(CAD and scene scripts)

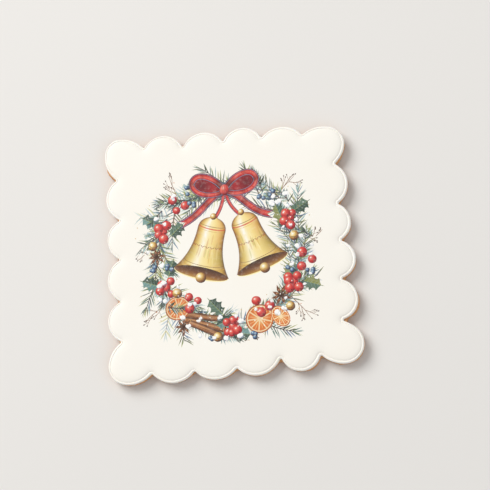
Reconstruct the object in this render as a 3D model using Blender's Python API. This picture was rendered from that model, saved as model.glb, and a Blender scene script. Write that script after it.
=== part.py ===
"""Scalloped square biscuit, iced white and topped with a printed sugar sheet.

Metres, +Z up. The biscuit lies flat on Z = 0 with the middle of its outline at the
origin. +X is the side on the right and +Y the far side when the picture is upright.
"""

import math
import random

import bmesh
import bpy

MM = 0.001

# The outline of the icing is a row of round scallops, each (x, y, radius) in millimetres.
# A corner scallop is flatter beside its neighbours: flanks of a larger radius run into its
# round tip, and it also has the directions, in degrees, between which the tip lies.
# It was cut and iced by hand, so no two are quite alike. The sides run anticlockwise.
RIGHT = [(66.5, -37.0, 13.0), (67.5, -11.5, 12.5), (66.0, 12.5, 13.0), (64.0, 37.5, 15.0)]
BACK_RIGHT = (67.5, 64.0, 11.5, -15, 70)
BACK = [(39.0, 61.5, 17.0), (13.5, 67.0, 13.5), (-12.0, 65.0, 15.0), (-39.0, 66.5, 14.0)]
BACK_LEFT = (-67.0, 70.5, 10.5, 90, 170)
LEFT = [(-63.0, 40.5, 15.0), (-64.5, 13.5, 14.0), (-64.5, -13.0, 15.0), (-66.5, -39.5, 14.0)]
FRONT_LEFT = (-69.5, -68.0, 12.0, 170, 260)
FRONT = [(-40.0, -64.0, 17.0), (-13.0, -63.5, 17.5), (13.0, -64.0, 16.5), (41.0, -67.0, 13.0)]
FRONT_RIGHT = (68.5, -65.0, 12.5, 270, 400)
FLANK_RADIUS = 20.0
NOTCH_RADIUS = 0.8  # how round the bottom of a notch in the icing is
BAKED_NOTCH_RADIUS = 2.4  # the dough has blunter notches, and shows below the icing there

# Segments along each scallop, the tip and flanks of a corner scallop, and each notch.
SCALLOP_STEPS = 8
TIP_STEPS = 8
FLANK_STEPS = 4
NOTCH_STEPS = 2

# Heights, in millimetres.
BISCUIT_THICK = 6.4
LAYER_GAP = 0.3
BEAD_TOP = 8.5  # of the low bead along the icing's edge
SHEET_THICK = 0.4
TOP = 9.2  # of the flat middle of the sheet

# Distances in from the edge of the icing, in millimetres.
BEAD_MIDDLE = 0.95
GROOVE = 1.35
SHEET_EDGE = 1.65
SHOULDER = 6.0  # width over which the top falls away towards the sheet's edge
SHOULDER_DROP = 1.0
SHOULDER_STEPS = (0.0, 0.35, 1.0)  # where the rings across that width lie

# Up the baked side, as (distance in from the icing's edge, height). It swells out to the
# icing's edge and a little past it.
BAKED_SIDE = [(0.8, 0.0), (0.15, 0.6), (-0.15, 2.0), (-0.25, 4.2), (0.05, 5.7)]
BAKED_TOP_INSET = 0.8

# Round the icing's edge, as (distance in, height above the icing's underside).
ICING_EDGE = [(1.3, 0.0), (0.2, 0.15), (0.0, 0.6), (0.15, 1.3)]

# The baked edge isn't smooth: waves along it, as (number round the outline, height).
EDGE_WAVES = [(9, 0.14), (23, 0.11), (41, 0.09), (67, 0.06)]
EDGE_SEED = 5
# In places it also stands out from below the icing, as (share of the way round, half width
# of the place, how far the dough stands out).
BARE_PLACES = [(0.019, 0.012, 1.0), (0.496, 0.008, 0.9), (0.916, 0.01, 0.7)]

# Colour and roughness of each layer.
BISCUIT_LOOK = ((0.52, 0.28, 0.12, 1.0), 0.8)
ICING_LOOK = ((0.93, 0.91, 0.87, 1.0), 0.35)
SHEET_LOOK = ((0.94, 0.91, 0.83, 1.0), 0.55)

SHARP_ANGLE = math.radians(40)


def clear_scene():
    for obj in list(bpy.data.objects):
        bpy.data.objects.remove(obj, do_unlink=True)


def heading(from_point, to_point):
    return math.atan2(to_point[1] - from_point[1], to_point[0] - from_point[0])


def notch_centre(before, after, notch_radius):
    """Centre of the small circle that rounds the notch between two scallops."""
    ax, ay, reach_a = before[0], before[1], before[2] + notch_radius
    bx, by, reach_b = after[0], after[1], after[2] + notch_radius
    apart = math.hypot(bx - ax, by - ay)
    along = (apart * apart + reach_a * reach_a - reach_b * reach_b) / (2 * apart)
    aside = math.sqrt(reach_a * reach_a - along * along)
    ux, uy = (bx - ax) / apart, (by - ay) / apart
    return ax + ux * along + uy * aside, ay + uy * along - ux * aside


def flank(x, y, radius, turn):
    """The larger circle that touches a corner scallop's tip from outside, at that turn."""
    back = FLANK_RADIUS - radius
    return x - back * math.cos(turn), y - back * math.sin(turn), FLANK_RADIUS


def outline_circles():
    """The circles round the outline, each (circle, steps, turn), where turn is the
    direction in which it passes into the next one, or None where a notch comes between."""
    circles = []
    for side, corner in (
        (RIGHT, BACK_RIGHT),
        (BACK, BACK_LEFT),
        (LEFT, FRONT_LEFT),
        (FRONT, FRONT_RIGHT),
    ):
        circles += [(scallop, SCALLOP_STEPS, None) for scallop in side]
        tip, first, last = corner[:3], math.radians(corner[3]), math.radians(corner[4])
        circles.append((flank(*tip, first), FLANK_STEPS, first))
        circles.append((tip, TIP_STEPS, last))
        circles.append((flank(*tip, last), FLANK_STEPS, None))
    return circles


def outline_arcs(notch_radius):
    """The outline as arcs (centre, radius, first angle, last angle, steps, side), where
    side is 1 on a scallop and -1 in a notch, whose circle lies outside the biscuit."""
    circles = outline_circles()
    arcs = []
    for i, (circle, steps, turn) in enumerate(circles):
        before, after = circles[i - 1], circles[(i + 1) % len(circles)]
        first, last = before[2], turn
        if first is None:
            hollow = notch_centre(before[0], circle, notch_radius)
            start, end = heading(hollow, before[0]), heading(hollow, circle)
            end = start - (start - end) % (2 * math.pi)
            arcs.append((hollow, notch_radius, start, end, NOTCH_STEPS, -1))
            first = heading(circle, hollow)
        if last is None:
            last = heading(circle, notch_centre(circle, after[0], notch_radius))
        last = first + (last - first) % (2 * math.pi)
        arcs.append((circle[:2], circle[2], first, last, steps, 1))
    return arcs


def ring(arcs, inset, stand_out=None):
    """Points round the outline, moved in from the icing's edge by inset millimetres, and
    out again by what stand_out gives for the share of the way round."""
    points = []
    total = sum(steps for centre, radius, first, last, steps, side in arcs)
    for centre, radius, first, last, steps, side in arcs:
        for k in range(steps):
            turn = first + (last - first) * k / steps
            depth = inset
            if stand_out:
                depth -= stand_out(len(points) / total)
            reach = radius - side * depth
            points.append(
                (centre[0] + reach * math.cos(turn), centre[1] + reach * math.sin(turn))
            )
    return points


def baked_edge():
    """A function of the share of the way round: how far the baked edge stands out there."""
    draw = random.Random(EDGE_SEED)
    waves = [(number, height, draw.uniform(0, 2 * math.pi)) for number, height in EDGE_WAVES]

    def stand_out(share):
        wavy = sum(
            height * math.sin(2 * math.pi * number * share + start)
            for number, height, start in waves
        )
        bare = sum(
            reach * math.exp(-(((share - place) / half_width) ** 2))
            for place, half_width, reach in BARE_PLACES
        )
        return wavy + bare

    return stand_out


def sheet_top(inset):
    """Height of the sheet's upper face at this distance in from the icing's edge."""
    share = min(1.0, (inset - SHEET_EDGE) / SHOULDER)
    return TOP - SHOULDER_DROP * (1 - share) ** 2


def biscuit_profile():
    """(inset, height) from the flat underside up the side to the flat top."""
    return BAKED_SIDE + [(BAKED_TOP_INSET, BISCUIT_THICK)]


def icing_profile():
    """(inset, height) from under the icing, round its bead and in below the sheet."""
    base = BISCUIT_THICK + LAYER_GAP
    below = SHEET_THICK + LAYER_GAP
    bead_half = (BEAD_MIDDLE + GROOVE) / 2 - BEAD_MIDDLE
    bead = [
        (BEAD_MIDDLE - bead_half, BEAD_TOP - 0.15),
        (BEAD_MIDDLE, BEAD_TOP),
        (BEAD_MIDDLE + bead_half, BEAD_TOP - 0.2),
        (GROOVE, sheet_top(SHEET_EDGE) - below),
    ]
    edge = [(inset, base + height) for inset, height in ICING_EDGE]
    insets = [SHEET_EDGE + SHOULDER * share for share in SHOULDER_STEPS[1:]]
    return edge + bead + [(inset, sheet_top(inset) - below) for inset in insets]


def sheet_profile():
    """(inset, height) from the middle of the underside, round the cut edge to the top."""
    insets = [SHEET_EDGE + SHOULDER * share for share in SHOULDER_STEPS]
    under = [(inset, sheet_top(inset) - SHEET_THICK) for inset in reversed(insets)]
    return under + [(inset, sheet_top(inset)) for inset in insets]


def material(name, look):
    colour, roughness = look
    made = bpy.data.materials.new(name)
    made.use_nodes = True
    shader = made.node_tree.nodes["Principled BSDF"]
    shader.inputs["Base Color"].default_value = colour
    shader.inputs["Roughness"].default_value = roughness
    shader.inputs["Metallic"].default_value = 0.0
    return made


def layer(name, rings, look):
    """A closed solid through the rings, each (points, height), with a flat cap at each end."""
    mesh = bmesh.new()
    loops = [
        [mesh.verts.new((x * MM, y * MM, height * MM)) for x, y in points]
        for points, height in rings
    ]
    for lower, upper in zip(loops, loops[1:]):
        for k in range(len(lower)):
            after = (k + 1) % len(lower)
            mesh.faces.new((lower[k], lower[after], upper[after], upper[k]))
    mesh.faces.new(list(reversed(loops[0])))
    mesh.faces.new(loops[-1])
    bmesh.ops.recalc_face_normals(mesh, faces=mesh.faces)
    bmesh.ops.triangulate(mesh, faces=mesh.faces)
    data = bpy.data.meshes.new(name)
    mesh.to_mesh(data)
    mesh.free()
    data.shade_smooth()
    data.set_sharp_from_angle(angle=SHARP_ANGLE)
    data.materials.append(material(name, look))
    return bpy.data.objects.new(name, data)


def main():
    clear_scene()
    arcs, baked_arcs = outline_arcs(NOTCH_RADIUS), outline_arcs(BAKED_NOTCH_RADIUS)
    stand_out = baked_edge()
    widest = min(inset for inset, height in BAKED_SIDE)
    xs, ys = zip(*ring(baked_arcs, widest, stand_out))
    middle = ((min(xs) + max(xs)) / 2, (min(ys) + max(ys)) / 2)

    def rings(arcs, profile, stand_out=None):
        return [
            ([(x - middle[0], y - middle[1]) for x, y in ring(arcs, inset, stand_out)], height)
            for inset, height in profile
        ]

    collection = bpy.data.collections.new("iced_biscuit")
    bpy.context.scene.collection.children.link(collection)
    baked_rings = rings(baked_arcs, biscuit_profile(), stand_out)
    collection.objects.link(layer("biscuit", baked_rings, BISCUIT_LOOK))
    collection.objects.link(layer("icing", rings(arcs, icing_profile()), ICING_LOOK))
    collection.objects.link(layer("sugar_sheet", rings(arcs, sheet_profile()), SHEET_LOOK))


main()
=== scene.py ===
import math
import random

import bmesh
import bpy
import numpy as np
from mathutils import Matrix, Vector, geometry, noise


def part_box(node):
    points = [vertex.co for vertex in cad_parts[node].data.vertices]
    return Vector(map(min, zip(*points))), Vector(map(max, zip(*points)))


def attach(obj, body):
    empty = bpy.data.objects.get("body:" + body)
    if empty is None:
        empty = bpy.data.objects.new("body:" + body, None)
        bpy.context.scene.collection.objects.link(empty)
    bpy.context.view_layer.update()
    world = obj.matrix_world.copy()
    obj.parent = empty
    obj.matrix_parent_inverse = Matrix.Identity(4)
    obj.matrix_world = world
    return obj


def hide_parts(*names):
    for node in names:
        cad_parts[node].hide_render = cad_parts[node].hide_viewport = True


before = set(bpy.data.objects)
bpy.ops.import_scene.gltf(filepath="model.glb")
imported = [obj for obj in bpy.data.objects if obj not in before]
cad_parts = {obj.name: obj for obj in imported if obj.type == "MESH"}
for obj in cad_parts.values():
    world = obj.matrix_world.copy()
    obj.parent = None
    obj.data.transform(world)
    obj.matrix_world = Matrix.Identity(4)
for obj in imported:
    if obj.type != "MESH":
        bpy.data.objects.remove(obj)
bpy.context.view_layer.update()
mm = 0.001

print("stage: outline")
outline = {  # the icing's edge: round scallops as (x, y, radius) in mm, anticlockwise
    "right": [(66.5, -37.0, 13.0), (67.5, -11.5, 12.5), (66.0, 12.5, 13.0), (64.0, 37.5, 15.0)],
    "backRight": (67.5, 64.0, 11.5, -15, 70),  # a corner's round tip lies between these directions
    "back": [(39.0, 61.5, 17.0), (13.5, 67.0, 13.5), (-12.0, 65.0, 15.0), (-39.0, 66.5, 14.0)],
    "backLeft": (-67.0, 70.5, 10.5, 90, 170),
    "left": [(-63.0, 40.5, 15.0), (-64.5, 13.5, 14.0), (-64.5, -13.0, 15.0), (-66.5, -39.5, 14.0)],
    "frontLeft": (-69.5, -68.0, 12.0, 170, 260),
    "front": [(-40.0, -64.0, 17.0), (-13.0, -63.5, 17.5), (13.0, -64.0, 16.5), (41.0, -67.0, 13.0)],
    "frontRight": (68.5, -65.0, 12.5, 270, 400),
    "flankRadius": 20.0,  # a corner is flatter on both sides of its tip
    "notchRadius": 0.8,
    "bakedNotchRadius": 2.4,  # the dough shows below the icing in the notches
    "notchStep": math.radians(10),
    "waveSteps": {"scallop": 8, "tip": 8, "flank": 4, "notch": 2},  # how waves share the arcs out
}


def heading(fromPoint, toPoint):
    return math.atan2(toPoint[1] - fromPoint[1], toPoint[0] - fromPoint[0])


def notchCentre(before, after, notchRadius):  # of the small circle that touches both scallops
    reachA, reachB = before[2] + notchRadius, after[2] + notchRadius
    apart = math.dist(before[:2], after[:2])
    along = (apart ** 2 + reachA ** 2 - reachB ** 2) / (2 * apart)
    aside = math.sqrt(reachA ** 2 - along ** 2)
    ux, uy = (after[0] - before[0]) / apart, (after[1] - before[1]) / apart
    return before[0] + ux * along + uy * aside, before[1] + uy * along - ux * aside


def flank(x, y, radius, turn):  # the larger circle that touches a corner's tip at that turn
    back = outline["flankRadius"] - radius
    return x - back * math.cos(turn), y - back * math.sin(turn), outline["flankRadius"]


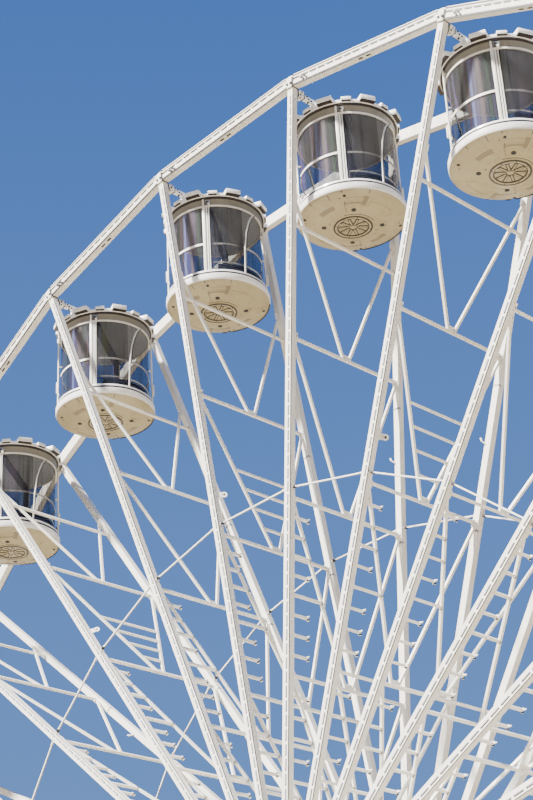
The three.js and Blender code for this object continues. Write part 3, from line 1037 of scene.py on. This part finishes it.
def bottom_details(bm):
    """The rosette, drain holes, small screws, embossed pockets and seams of the bottom."""
    # Each petal of the rosette sits on a slightly larger dark outline: painted shade in its groove.
    for azimuth in range(9, 369, 36):
        upright(bm, (0.19, 0.062, 0.012), azimuth, VENT_RADIUS, DISH_FOOT + 0.0075, LINE_AND_SHADE, 0.004)
        upright(bm, (0.165, 0.028, 0.014), azimuth, VENT_RADIUS, DISH_FOOT + 0.003, SHADED_DISH, 0.004)
    rod(bm, (0, 0, DISH_FOOT - 0.002), (0, 0, DISH_FOOT + 0.014), 0.05, 20, SHADED_DISH)
    # The rosette's two dark rings: painted shade in its grooves.
    ring(bm, section(ROSETTE_RADIUS + 0.004, DISH_FOOT - 0.002, 0.01, 0.03), 48, LINE_AND_SHADE)
    ring(bm, section(0.272, DISH_FOOT + 0.004, 0.01, 0.014), 48, LINE_AND_SHADE)
    arc(bm, section(0.4, DISH_FOOT + 0.009, 0.008, 0.008), -70, 20, 14, LINE_AND_SHADE)
    for azimuth in range(12, 372, 45):
        bolt(bm, polar(azimuth, SCREW_RADIUS, DISH_FOOT - 0.004), -UP, 0.011, 0.006, LINE_AND_SHADE)
    lip = [(0.075, 0.0), (0.09, -0.006), (0.105, -0.004), (0.11, 0.02), (0.075, 0.02)]
    for azimuth in DRAINS:
        drain(bm, azimuth, DRAIN_RADIUS, 0.043, 16)
        if azimuth == 45:
            placed(bm, ring(bm, lip, 24, SHADED_DISH), Matrix.Translation(on_dish(azimuth, DRAIN_RADIUS)))
    for azimuth in RIM_DRAINS:
        drain(bm, azimuth, RIM_DRAIN_RADIUS, 0.028, 12)
        bolt(bm, on_dish(azimuth - 6.5, 0.825), -UP, 0.013, 0.004, LINE_AND_SHADE)
    for turn in (0, 180):
        for start, end, *shape in DISH_STRIPS:
            dish_strip(bm, start + turn, end + turn, *shape)
    for start, end in ((46, 123), (128, 133)):
        dish_strip(bm, start, end, 0.955, 0.975, 0.012, LINE_AND_SHADE)
    for k in range(16):
        dish_strip(bm, 22.5 * k + 4, 22.5 * k + 18.5, 0.455, 0.462, 0.004, SHADED_DISH)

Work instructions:
Keep both end lines and retype everything in the records above from the line containing "rings(arcs, icing_profile()), ICING_LOOK))" through the line containing "cad_parts[node].hide_render = cad_parts[node].hide_viewport", exactly, with nothing else.

Finished answer:
    collection.objects.link(layer("icing", rings(arcs, icing_profile()), ICING_LOOK))
    collection.objects.link(layer("sugar_sheet", rings(arcs, sheet_profile()), SHEET_LOOK))


main()
=== scene.py ===
import math
import random

import bmesh
import bpy
import numpy as np
from mathutils import Matrix, Vector, geometry, noise


def part_box(node):
    points = [vertex.co for vertex in cad_parts[node].data.vertices]
    return Vector(map(min, zip(*points))), Vector(map(max, zip(*points)))


def attach(obj, body):
    empty = bpy.data.objects.get("body:" + body)
    if empty is None:
        empty = bpy.data.objects.new("body:" + body, None)
        bpy.context.scene.collection.objects.link(empty)
    bpy.context.view_layer.update()
    world = obj.matrix_world.copy()
    obj.parent = empty
    obj.matrix_parent_inverse = Matrix.Identity(4)
    obj.matrix_world = world
    return obj


def hide_parts(*names):
    for node in names:
        cad_parts[node].hide_render = cad_parts[node].hide_viewport = True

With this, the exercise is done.